> SET EXERCISE
Your task is to quote the listing below exactly, beginning with its first line and ending on the line bearing "BEND_HIGHLIGHT_SHARE = 0.75".
▬▬▬
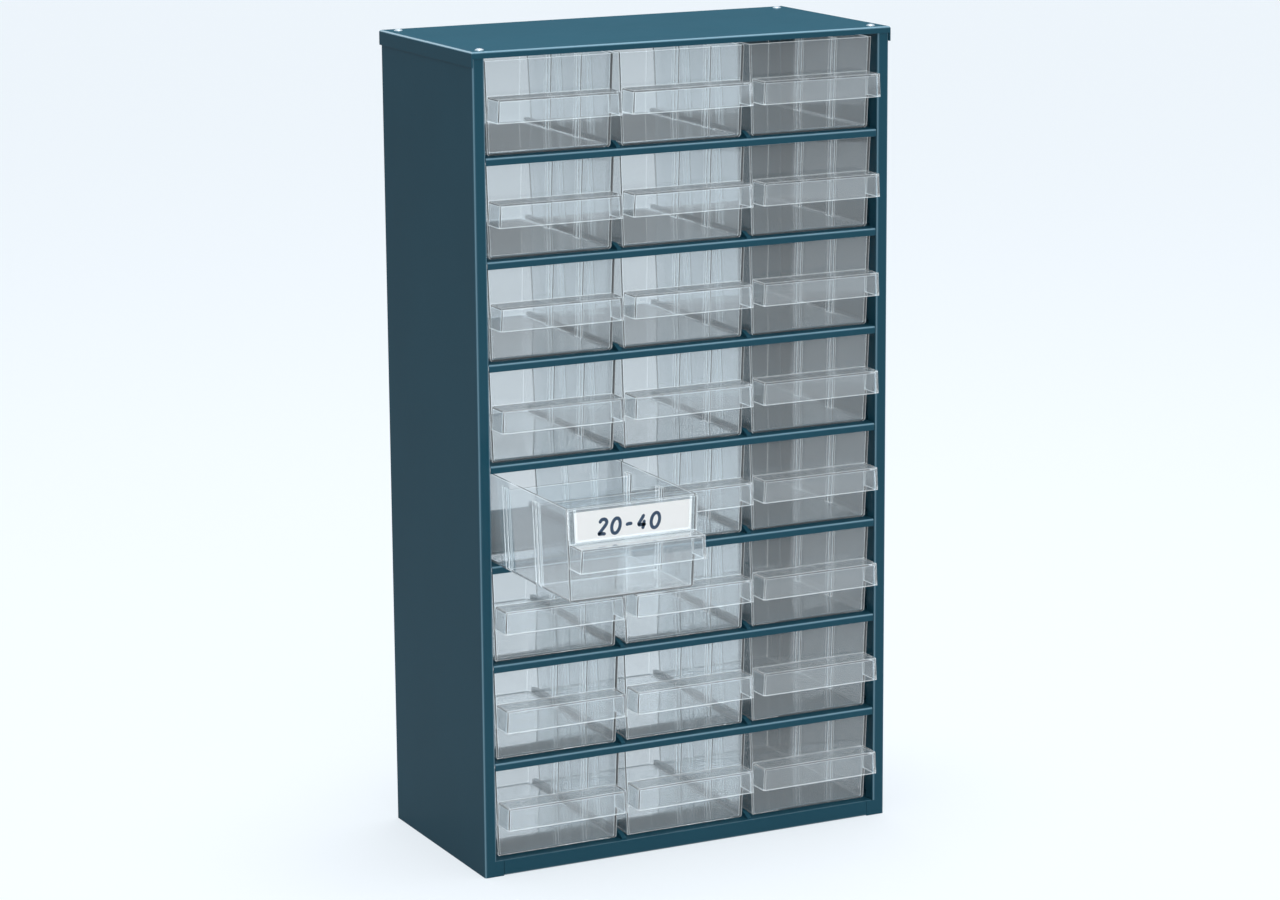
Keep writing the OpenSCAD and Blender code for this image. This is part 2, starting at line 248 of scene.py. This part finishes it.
def make_sheet_bends():
    """Mask of the rounded bends: every flat of the folded sheets faces along an axis."""
    # How fast the mask rises as a face turns away from its axis
    gain = 5.0
    group, inlet, outlet = new_group("sheet_bends", {"Amount": 1.0}, {"Mask": "NodeSocketFloat"})
    facing = add_node(group, "ShaderNodeVectorMath", operation="ABSOLUTE")
    wire(group, add_node(group, "ShaderNodeNewGeometry").outputs["Normal"], facing.inputs[0])
    parts = add_node(group, "ShaderNodeSeparateXYZ")
    wire(group, facing.outputs["Vector"], parts.inputs[0])
    widest = maths(group, "MAXIMUM", parts.outputs["X"], parts.outputs["Y"])
    widest = maths(group, "MAXIMUM", widest, parts.outputs["Z"])
    clamp = add_node(group, "ShaderNodeClamp")
    wire(group, maths(group, "MULTIPLY_ADD", widest, -gain, gain), clamp.inputs["Value"])
    mask = maths(group, "MULTIPLY", clamp.outputs["Result"], inlet.outputs["Amount"])
    wire(group, mask, outlet.inputs["Mask"])
    return group


GRAIN = make_surface_grain()
EDGE_MASKS = make_edge_masks()
DUST = make_dust()
BENDS = make_sheet_bends()


def add_bump(tree, shader, height, distance, strength=1.0):
    """Raises a shader's surface by a height mask."""
    bump = add_node(tree, "ShaderNodeBump", Strength=strength, Distance=distance)
    wire(tree, height, bump.inputs["Height"])
    wire(tree, bump.outputs["Normal"], shader.inputs["Normal"])


# ------------------------------------------------------------------ materials


PAINT_ROUGHNESS = 0.36
PAINT_SPREAD = 0.16
PAINT_COAT = 0.3
BEND_HIGHLIGHT_SHARE = 0.75


def make_paint(name, edge_rub_and_highlight, bends):
    """Enamel on sheet steel. Its edges are lighter where the paint is rubbed, partly real wear and
    partly a painted highlight; its folds get a painted highlight, a lighter colour, and a stronger
    coat.
    """
    material, tree, shader = new_material(name)
    grain = place_group(tree, GRAIN, Grain_Size=0.0011, Blotch_Size=0.09)
    edges = place_group(tree, EDGE_MASKS, Width=0.0007, Amount=edge_rub_and_highlight)
    dust = place_group(tree, DUST, Amount=0.015)
    cloudy = mix_colours(tree, grain.outputs["Blotch"], scaled(PETROL, 0.90), scaled(PETROL, 1.10))
    # Painted highlight: the folds are lightened towards a pale petrol in place of the shine on the
    # bends; their coat is raised too
    bent = place_group(tree, BENDS, Amount=bends)
    bend_highlight_mask = maths(tree, "MULTIPLY", bent.outputs["Mask"], BEND_HIGHLIGHT_SHARE)
    bend_highlighted = mix_colours(tree, bend_highlight_mask, cloudy, PETROL_BEND_HIGHLIGHT)
    # Rubbed edges: partly worn paint, partly a painted highlight along the edges
    rubbed_and_highlighted = mix_colours(tree, edges.outputs["Rubbed And Highlight"], bend_highlighted, PETROL_WORN_AND_HIGHLIGHT)
    dusty = mix_colours(tree, dust.outputs["Mask"], rubbed_and_highlighted, DUST_GREY)
    wire(tree, dusty, shader.inputs["Base Color"])
    smoothest = PAINT_ROUGHNESS - PAINT_SPREAD / 2
    spread = maths(tree, "MULTIPLY_ADD", grain.outputs["Blotch"], PAINT_SPREAD, smoothest)
    wire(tree, spread, shader.inputs["Roughness"])
    shader.inputs["Specular IOR Level"].default_value = 0.0
    coat = maths(tree, "MULTIPLY_ADD", bent.outputs["Mask"], 1.0 - PAINT_COAT, PAINT_COAT)
    wire(tree, coat, shader.inputs["Coat Weight"])
    shader.inputs["Coat Roughness"].default_value = 0.1
    add_bump(tree, shader, grain.outputs["Height"], distance=0.00003, strength=0.6)
    return material


def make_rivet_metal():
    """Dull zinc-coated rivet with a fine grain."""
    material, tree, shader = new_material("rivet_zinc")
    grain = place_group(tree, GRAIN, Grain_Size=0.0004, Blotch_Size=0.004)
    tint = mix_colours(tree, grain.outputs["Blotch"], RIVET_DULL, RIVET_ZINC)
    wire(tree, tint, shader.inputs["Base Color"])
    shader.inputs["Metallic"].default_value = 0.85
    smoothest = 0.28
    spread = 0.2
    scratched = maths(tree, "MULTIPLY_ADD", grain.outputs["Height"], spread, smoothest)
    wire(tree, scratched, shader.inputs["Roughness"])
    add_bump(tree, shader, grain.outputs["Height"], distance=0.00002)
    return material


PLASTIC_ROUGHNESS = 0.03
PLASTIC_SPREAD = 0.04
# Strength of the painted glow at the plastic's edges
EDGE_GLOW_STRENGTH = 0.42


def make_clear_plastic(name, haze):
    """Clear moulded plastic, a little milky by its haze, with a weak painted glow at its edges.
    Shadow and diffuse rays pass straight through it, so what is inside stays lit."""
    material, tree, shader = new_material(name)
    grain = place_group(tree, GRAIN, Grain_Size=0.004, Blotch_Size=0.03)
    tint = mix_colours(tree, grain.outputs["Blotch"], CLEAR_DIM, CLEAR)
    wire(tree, tint, shader.inputs["Base Color"])
    smoothest = PLASTIC_ROUGHNESS - PLASTIC_SPREAD / 2
    scuffs = maths(tree, "MULTIPLY_ADD", grain.outputs["Blotch"], PLASTIC_SPREAD, smoothest)
    wire(tree, scuffs, shader.inputs["Roughness"])
    shader.inputs["IOR"].default_value = 1.5
    shader.inputs["Transmission Weight"].default_value = 1.0 - haze
    # Painted glow: the edges emit a pale light, though the plastic is no lamp
    edges = place_group(tree, EDGE_MASKS, Width=0.001, Amount=14.0)
    painted_edge_glow = mix_colours(tree, edges.outputs["Whole"], UNLIT, PAINTED_EDGE_GLOW)
    wire(tree, painted_edge_glow, shader.inputs["Emission Color"])
    shader.inputs["Emission Strength"].default_value = EDGE_GLOW_STRENGTH
    add_bump(tree, shader, grain.outputs["Height"], distance=0.000008, strength=0.15)
    passing = add_node(tree, "ShaderNodeBsdfTransparent", Color=CLEAR_PASSING)
    rays = add_node(tree, "ShaderNodeLightPath")
    straight = maths(tree, "MAXIMUM", rays.outputs["Is Shadow Ray"], rays.outputs["Is Diffuse Ray"])
    both = add_node(tree, "ShaderNodeMixShader")
    wire(tree, straight, both.inputs[0])
    wire(tree, shader.outputs["BSDF"], both.inputs[1])
    wire(tree, passing.outputs["BSDF"], both.inputs[2])
    wire(tree, both.outputs["Shader"], tree.nodes["Material Output"].inputs["Surface"])
    return material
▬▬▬
> EXPECTED ANSWER
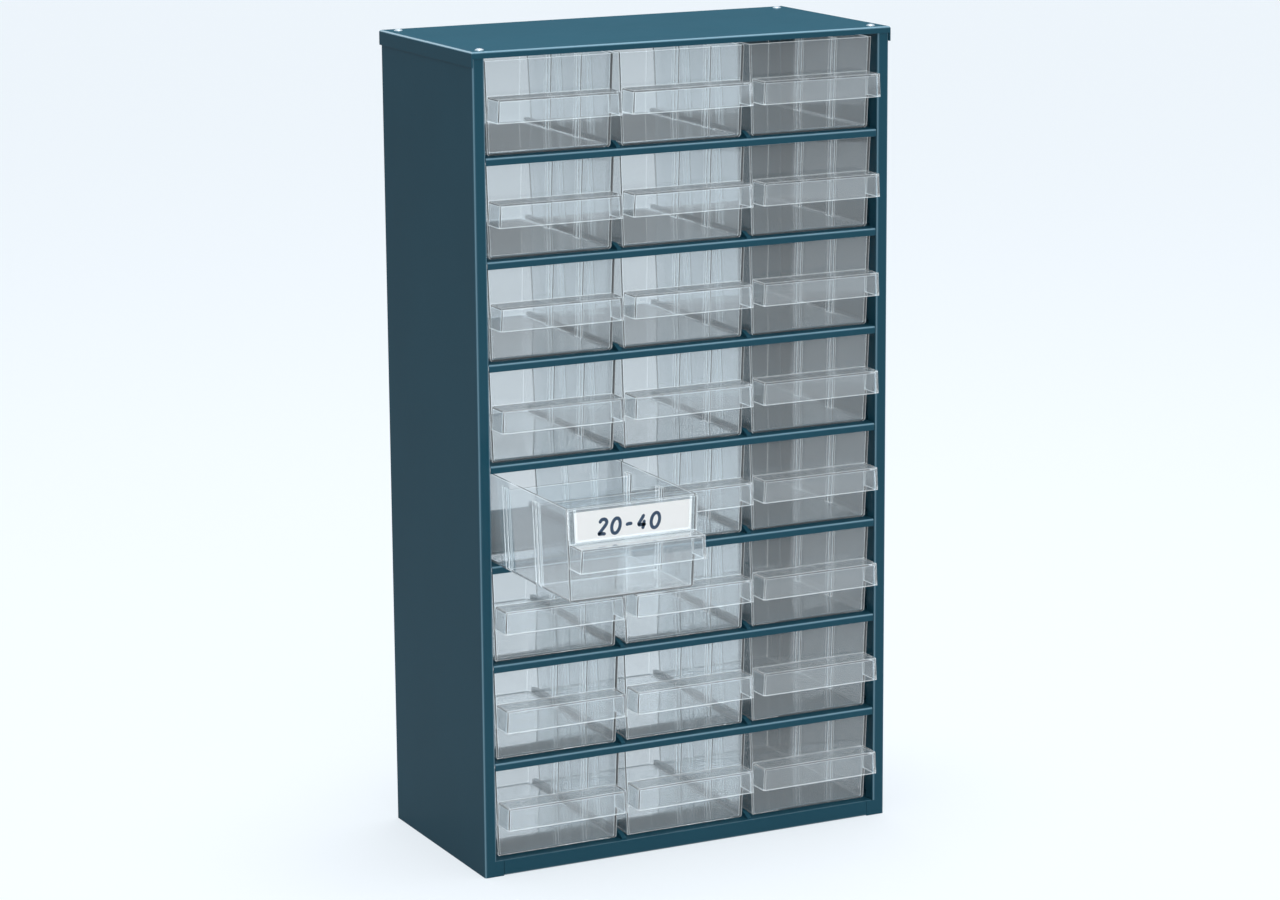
Keep writing the OpenSCAD and Blender code for this image. This is part 2, starting at line 248 of scene.py. This part finishes it.
def make_sheet_bends():
    """Mask of the rounded bends: every flat of the folded sheets faces along an axis."""
    # How fast the mask rises as a face turns away from its axis
    gain = 5.0
    group, inlet, outlet = new_group("sheet_bends", {"Amount": 1.0}, {"Mask": "NodeSocketFloat"})
    facing = add_node(group, "ShaderNodeVectorMath", operation="ABSOLUTE")
    wire(group, add_node(group, "ShaderNodeNewGeometry").outputs["Normal"], facing.inputs[0])
    parts = add_node(group, "ShaderNodeSeparateXYZ")
    wire(group, facing.outputs["Vector"], parts.inputs[0])
    widest = maths(group, "MAXIMUM", parts.outputs["X"], parts.outputs["Y"])
    widest = maths(group, "MAXIMUM", widest, parts.outputs["Z"])
    clamp = add_node(group, "ShaderNodeClamp")
    wire(group, maths(group, "MULTIPLY_ADD", widest, -gain, gain), clamp.inputs["Value"])
    mask = maths(group, "MULTIPLY", clamp.outputs["Result"], inlet.outputs["Amount"])
    wire(group, mask, outlet.inputs["Mask"])
    return group


GRAIN = make_surface_grain()
EDGE_MASKS = make_edge_masks()
DUST = make_dust()
BENDS = make_sheet_bends()


def add_bump(tree, shader, height, distance, strength=1.0):
    """Raises a shader's surface by a height mask."""
    bump = add_node(tree, "ShaderNodeBump", Strength=strength, Distance=distance)
    wire(tree, height, bump.inputs["Height"])
    wire(tree, bump.outputs["Normal"], shader.inputs["Normal"])


# ------------------------------------------------------------------ materials


PAINT_ROUGHNESS = 0.36
PAINT_SPREAD = 0.16
PAINT_COAT = 0.3
BEND_HIGHLIGHT_SHARE = 0.75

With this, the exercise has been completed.